Banks are also regularly engaged in financing the offer. This involvement includes traditional financing tasks such as granting loans, arranging syndicated loans and facilitating capital market financing through bond or share issues. However, these tasks are not necessary if the bidder can complete the transaction without external financing, i.e., using existing internal funds or through group financing. In addition, the WpÜG requires the involvement of an independent investment services company (The WpÜG uses this term in the same sense as section 2(10) of the German Securities Trading Act (Wertpapierhandelsgesetz). It includes domestic credit institutions and financial services institutions within the meaning of section 1(1) and (1a) of the German Banking Act (Kreditwesengesetz, “KWG”) as well as foreign institutions domiciled in a state of the European Economic Area pursuant to section 53b (1), sent. 1 KWG) in cash offers. To secure approval of the offer pursuant to section 13(1), sent. 2 WpÜG, the bidder must furnish a financing confirmation.

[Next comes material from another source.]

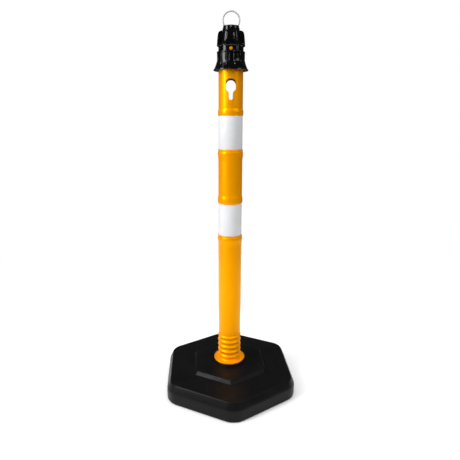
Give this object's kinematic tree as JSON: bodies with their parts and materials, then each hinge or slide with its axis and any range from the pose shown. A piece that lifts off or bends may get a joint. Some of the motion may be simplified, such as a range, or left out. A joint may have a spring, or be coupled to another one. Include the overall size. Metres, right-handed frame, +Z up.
{
  "type": "delineator post",
  "caption": "Flexible yellow delineator post with white reflective bands, a black ring-topped chain cap and a heavy hexagonal rubber base.",
  "frame": {"origin": "centre of the base's underside, on the post's axis", "axes": "+Z up the post; -Y is the front, which the keyhole and the cap's front button face; the base stands turned 4.4 degrees from it"},
  "size_m": [0.392, 0.4224, 1.0772],
  "materials": {
    "base_rubber": "satin moulded rubber",
    "liner_plastic": "matte",
    "yellow_plastic": "satin blow-moulded plastic",
    "reflective_film": "retroreflective film",
    "cap_plastic": "glossy moulded plastic",
    "steel": "bright zinc plated wire"
  },
  "bodies": {
    "base": {"rubber_base": "base_rubber", "base_socket": "liner_plastic"},
    "foot": {"foot_flange": "yellow_plastic"},
    "tube": {"post_tube": "yellow_plastic", "neck_bellows": "yellow_plastic", "reflective_band_lower": "reflective_film", "reflective_band_upper": "reflective_film", "spring_clip": "steel"},
    "button_front": {"lock_button_front": "yellow_plastic"},
    "button_back": {"lock_button_back": "yellow_plastic"},
    "cap": {"cap_sleeve": "cap_plastic", "cap_head": "cap_plastic", "ring_pin": "steel"},
    "ring": {"chain_ring": "steel"}
  },
  "joints": [
    {"name": "post_lift", "type": "slide", "parent": "base", "child": "foot", "axis": [0, 0, 1], "range_m": [0, 0.08]},
    {"name": "neck_flex", "type": "hinge", "parent": "foot", "child": "tube", "pos_m": [0, 0, 0.126], "axis": [1, 0, 0], "range_deg": [-30, 30], "stiffness_Nm_per_rad": 60, "deforming": ["neck_bellows"]},
    {"name": "button_front_press", "type": "slide", "parent": "tube", "child": "button_front", "axis": [0, 1, 0], "range_m": [0, 0.004], "stiffness_N_per_m": 600, "deforming": ["spring_clip"]},
    {"name": "button_back_press", "type": "slide", "parent": "tube", "child": "button_back", "axis": [0, -1, 0], "range_m": [0, 0.004], "stiffness_N_per_m": 600, "deforming": ["spring_clip"]},
    {"name": "cap_lift", "type": "slide", "parent": "tube", "child": "cap", "axis": [0, 0, 1], "range_m": [0, 0.07]},
    {"name": "ring_swing", "type": "hinge", "parent": "cap", "child": "ring", "pos_m": [0, 0, 1.0312], "axis": [1, 0, 0], "range_deg": [-35, 35]}
  ]
}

This confirmation attests that the bidder has taken the necessary measures to ensure that the funds required for the complete fulfilment of the offer will be available when the cash consideration becomes due.

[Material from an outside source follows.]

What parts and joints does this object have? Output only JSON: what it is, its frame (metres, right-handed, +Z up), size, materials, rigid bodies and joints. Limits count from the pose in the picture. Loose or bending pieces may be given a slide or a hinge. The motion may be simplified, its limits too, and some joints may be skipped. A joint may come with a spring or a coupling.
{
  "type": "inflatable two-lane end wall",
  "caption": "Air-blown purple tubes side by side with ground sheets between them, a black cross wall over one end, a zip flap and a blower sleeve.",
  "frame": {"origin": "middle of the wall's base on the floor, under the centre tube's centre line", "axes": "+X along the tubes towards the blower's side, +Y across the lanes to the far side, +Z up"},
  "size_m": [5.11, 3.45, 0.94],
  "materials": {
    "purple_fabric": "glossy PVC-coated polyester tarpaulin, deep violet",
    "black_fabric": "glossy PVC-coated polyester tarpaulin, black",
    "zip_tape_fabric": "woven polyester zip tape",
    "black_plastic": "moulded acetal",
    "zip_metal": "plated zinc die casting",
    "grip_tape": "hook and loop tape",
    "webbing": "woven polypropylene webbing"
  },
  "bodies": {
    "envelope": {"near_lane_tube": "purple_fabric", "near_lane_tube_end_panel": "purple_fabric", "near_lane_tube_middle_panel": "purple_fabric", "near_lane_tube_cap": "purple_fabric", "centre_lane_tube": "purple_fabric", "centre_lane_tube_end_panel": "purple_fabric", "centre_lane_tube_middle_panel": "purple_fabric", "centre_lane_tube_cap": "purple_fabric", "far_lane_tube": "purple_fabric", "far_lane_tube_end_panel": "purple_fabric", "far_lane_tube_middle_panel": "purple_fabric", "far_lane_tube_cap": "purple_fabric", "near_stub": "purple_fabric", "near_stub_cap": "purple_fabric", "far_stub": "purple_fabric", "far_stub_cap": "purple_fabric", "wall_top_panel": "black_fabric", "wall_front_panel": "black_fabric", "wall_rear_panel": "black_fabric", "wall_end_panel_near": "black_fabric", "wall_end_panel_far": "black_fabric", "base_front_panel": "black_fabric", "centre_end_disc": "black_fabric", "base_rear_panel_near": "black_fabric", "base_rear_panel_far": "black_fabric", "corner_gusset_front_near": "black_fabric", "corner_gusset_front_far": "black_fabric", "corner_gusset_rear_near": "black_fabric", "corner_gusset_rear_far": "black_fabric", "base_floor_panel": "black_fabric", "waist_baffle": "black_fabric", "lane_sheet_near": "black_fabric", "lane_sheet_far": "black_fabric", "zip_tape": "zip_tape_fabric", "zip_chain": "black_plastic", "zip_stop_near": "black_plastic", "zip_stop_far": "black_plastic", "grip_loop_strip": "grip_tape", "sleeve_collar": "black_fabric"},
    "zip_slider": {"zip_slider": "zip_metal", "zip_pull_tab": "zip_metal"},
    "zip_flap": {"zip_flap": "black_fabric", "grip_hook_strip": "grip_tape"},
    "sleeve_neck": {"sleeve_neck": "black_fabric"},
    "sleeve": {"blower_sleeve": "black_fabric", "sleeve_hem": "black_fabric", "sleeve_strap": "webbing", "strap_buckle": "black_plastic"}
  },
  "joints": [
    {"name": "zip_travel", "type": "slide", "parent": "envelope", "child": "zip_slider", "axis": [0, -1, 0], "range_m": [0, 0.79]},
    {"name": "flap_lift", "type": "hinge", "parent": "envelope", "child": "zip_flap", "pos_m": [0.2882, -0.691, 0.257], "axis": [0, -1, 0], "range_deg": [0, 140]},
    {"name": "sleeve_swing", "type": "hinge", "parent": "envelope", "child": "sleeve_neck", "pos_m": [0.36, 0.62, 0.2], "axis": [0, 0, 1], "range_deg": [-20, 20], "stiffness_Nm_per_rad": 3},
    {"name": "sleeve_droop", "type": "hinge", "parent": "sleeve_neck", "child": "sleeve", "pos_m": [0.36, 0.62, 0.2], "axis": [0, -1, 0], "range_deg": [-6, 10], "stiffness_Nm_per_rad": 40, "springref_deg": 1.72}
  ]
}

The issuer of a financing confirmation fulfils a control function within the framework of obligations under the WpÜG. Pursuant to section 13(1), sent. 1 WpÜG, the bidder primarily has a financing responsibility; it must take the necessary measures to ensure that the funds required for the complete fulfilment of the offer are available to it when the claim to the consideration becomes due. However, the issuer of the financing confirmation must ensure that (i) the bidder has implemented adequate financing measures, (ii) these measures remain in place until completion and (iii) they guarantee that the bidder can pay the consideration in full and on time. In this context, the issuer must review the measures taken by the bidder in practical and legal terms, with the level of effort required in this respect depending on the specific type of consideration. If the offer is to be fulfilled using funds already available to the bidder, their existence and availability must be verified by the expected date of fulfilment. This can be done without great effort if the funds are available in a blocked account held by the issuer and cannot be used for other purposes without the issuer’s consent. For more complex financing arrangements, especially those involving necessary capital measures, however, more complex checks are required, for which issuers usually seek external legal advice.

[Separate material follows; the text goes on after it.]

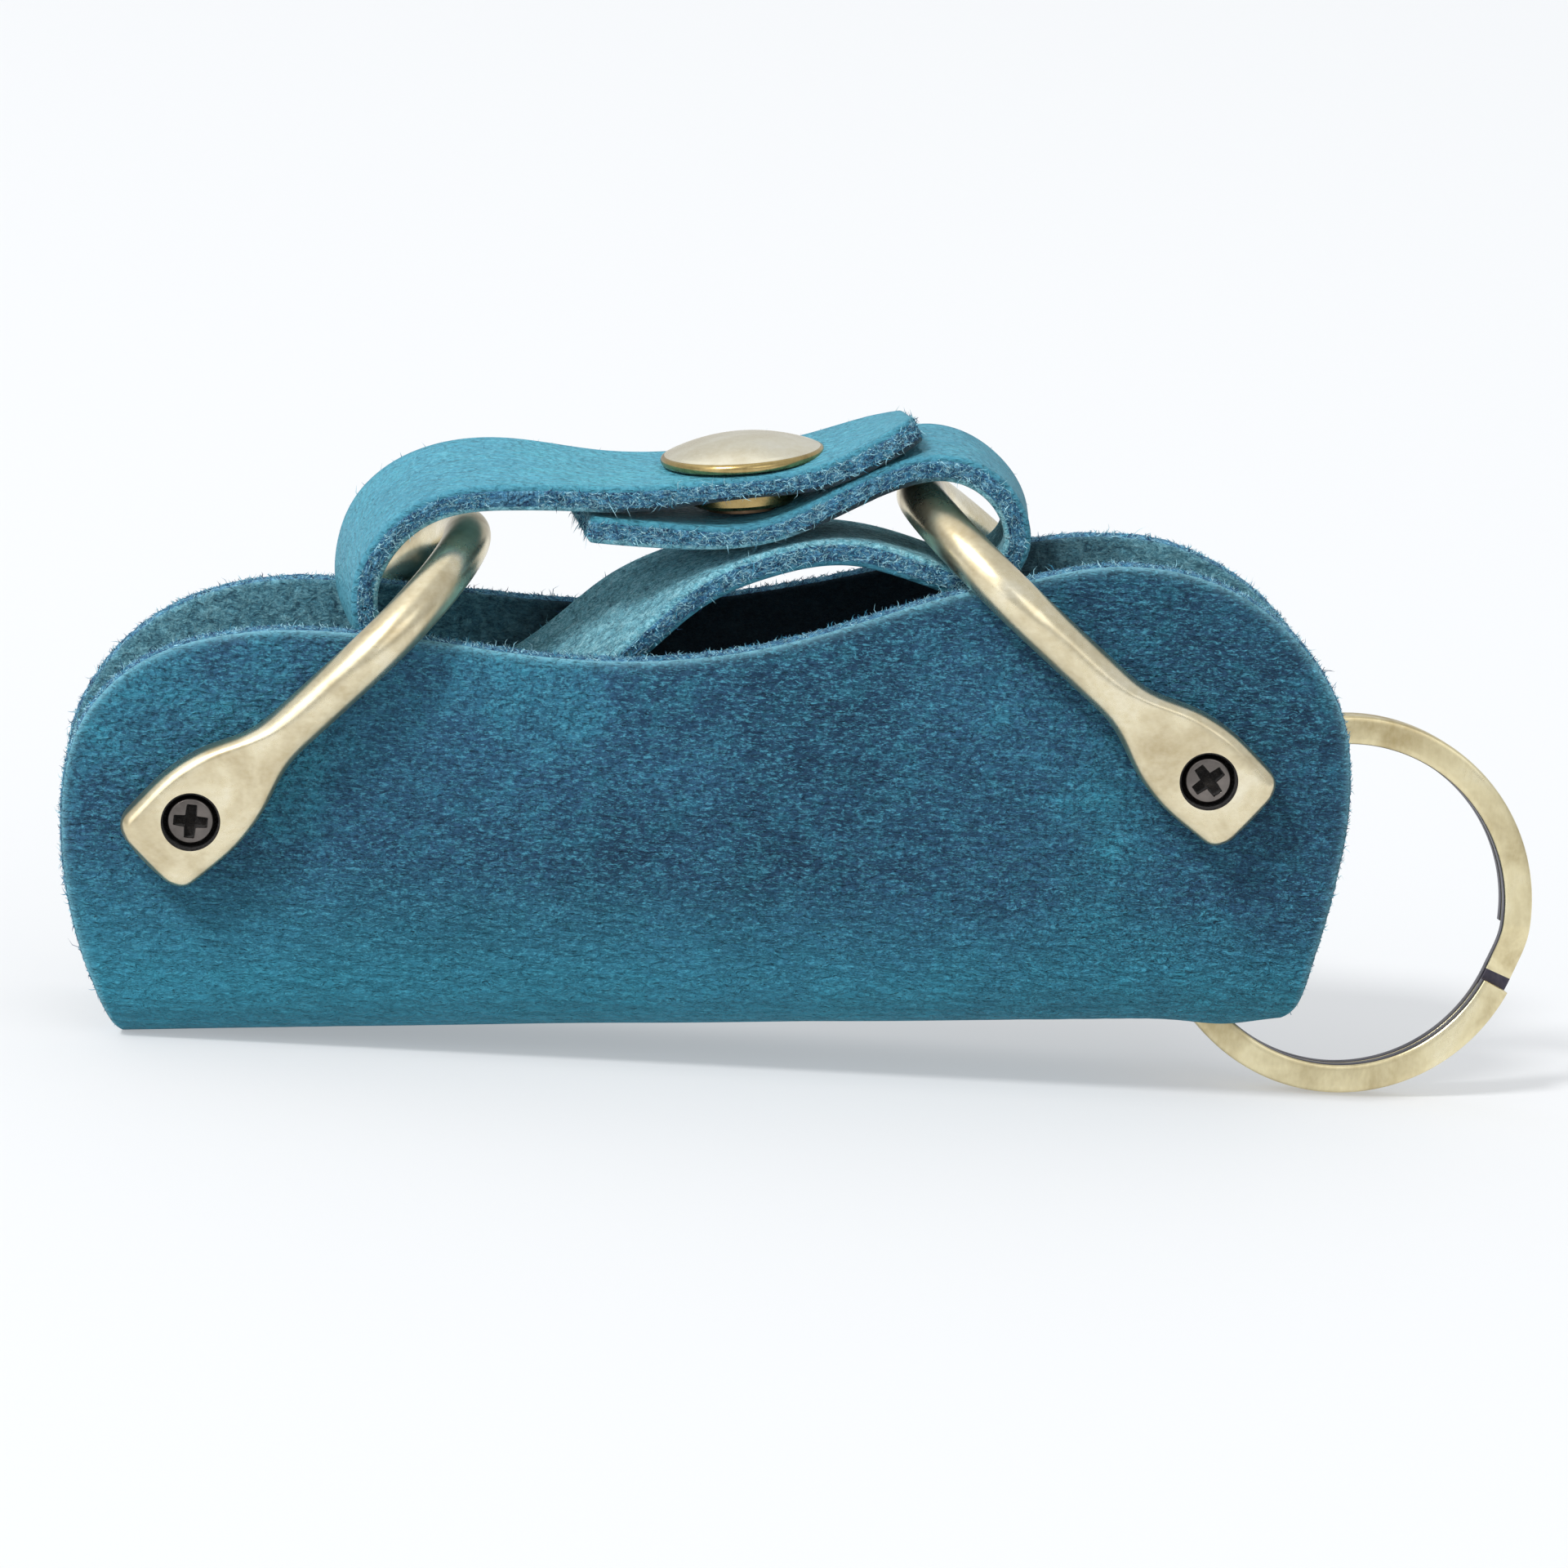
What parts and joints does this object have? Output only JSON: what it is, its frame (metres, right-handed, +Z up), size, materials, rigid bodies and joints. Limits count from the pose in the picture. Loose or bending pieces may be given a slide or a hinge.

The financing confirmation must be included in the offer pursuant to section 11(2), sent. 3, no. 4 WpÜG. A copy of the confirmation is usually attached as an annex. The issuer is liable if, contrary to the financing confirmation, the bidder has not taken the necessary measures and, for this reason, does not have the necessary funds at its disposal at the time the cash payment is due (section 13(2) WpÜG).

Settlement process

The involvement of a bank on the bidder’s side as the settlement agent is mandatory. In this role, the bank is responsible for the settlement process, which primarily includes receiving the shares tendered for acceptance and paying the consideration to the custodian banks for distribution to shareholders who accept the offer as part of the settlement. The settlement agent also performs important tasks in earlier phases, such as coordinating the provision of information to shareholders via their custodian banks, drawing up technical guidelines for settlement and ensuring the tradability of shares for which the offer has been accepted until settlement of the offer. In share-for-share offers, additional tasks include acting as a trustee for the exchange of shares. Often, the bank that issues the financing confirmation also serves as the settlement agent. Between the beginning of 2016 and mid-2024, this dual role was observed in 109 out of 192 public offers, accounting for 56.77 %.

Target company’s side

On the target company’s side, banks usually fulfil two functions.

Advisory

The management and supervisory boards of the target company often need advice on handling offers that goes beyond mere legal and strategic assessments of the offer. This applies in particular to uncoordinated or even hostile takeover attempts. In these scenarios, the question arises as to possible defence strategies, which may include capital market-related actions like placing shares or convertible bonds with the public or a friendly investor (“white knight”). In these situations, banks can play a crucial advisory role, significantly contributing to the success of the defence strategy.

In this context, it is also important to highlight the activities of banks in the context of takeover prevention strategies. When a bidder approaches a target company with the intention of making a takeover bid, experience shows that the time for an appropriate reaction is short. This is particularly true once the intention to make a takeover bid is announced in accordance with section 10 WpÜG (“section 10 announcement”), which imposes the rigid time frame of the WpÜG on the actions of the bidder and the target company. Furthermore, from this point onwards, the management board is subject to the neutrality requirement under takeover law pursuant to section 33 WpÜG, which only permits actions that could prevent the success of the offer if further conditions are met. Therefore, it is prudent for potential takeover candidates to define the key responsibilities within the target company, identify advisors to be involved and outline the first steps for both internal and external communications in the event of a takeover bid. It is also advisable to create a defence manual that outlines these stipulations. Given the central importance of the management and supervisory boards’ (preliminary) assessment of the appropriateness of the offer price, especially for necessary communications after the section 10 announcement has been addressed or published, involving a bank or corporate finance advisor in preparing the defence manual is recommended. If necessary, this early involvement can quickly provide a reliable assessment of the appropriateness of the consideration, enabling the target company’s corporate bodies to respond adequately to the offer.

Evaluation of the offer: issuance of a fairness opinion

The second classic role of banks in advising the target company is to provide support in assessing the financial appropriateness of the consideration offered by the bidder. For this purpose, the target company engages an investment bank to issue a fairness opinion based on a capital market-oriented valuation of the target company. This opinion serves as a foundation for the management and supervisory boards’ statements on the offer. Like advising the bidder, issuing a fairness opinion is not a task that a bank performs due to its regulatory position. In this area, banks compete with non-regulated corporate finance advisors and auditing firms. Particularly in very complex cases or where potential conflicts of interest exist between the management and supervisory boards, several fairness opinions may even be obtained. From the beginning of 2016 to mid-2024, this was observed in 34 out of 192 public offers, representing 17.71 %, with an average market capitalisation at the offer price (MCO) of EUR 4,865.70 million. Although not legally required, obtaining a fairness opinion has nevertheless become standard practice, especially for larger transactions in the takeover market. In the same period, only 68 out of 192 transactions, or 35.42 %, proceeded without a fairness opinion being obtained.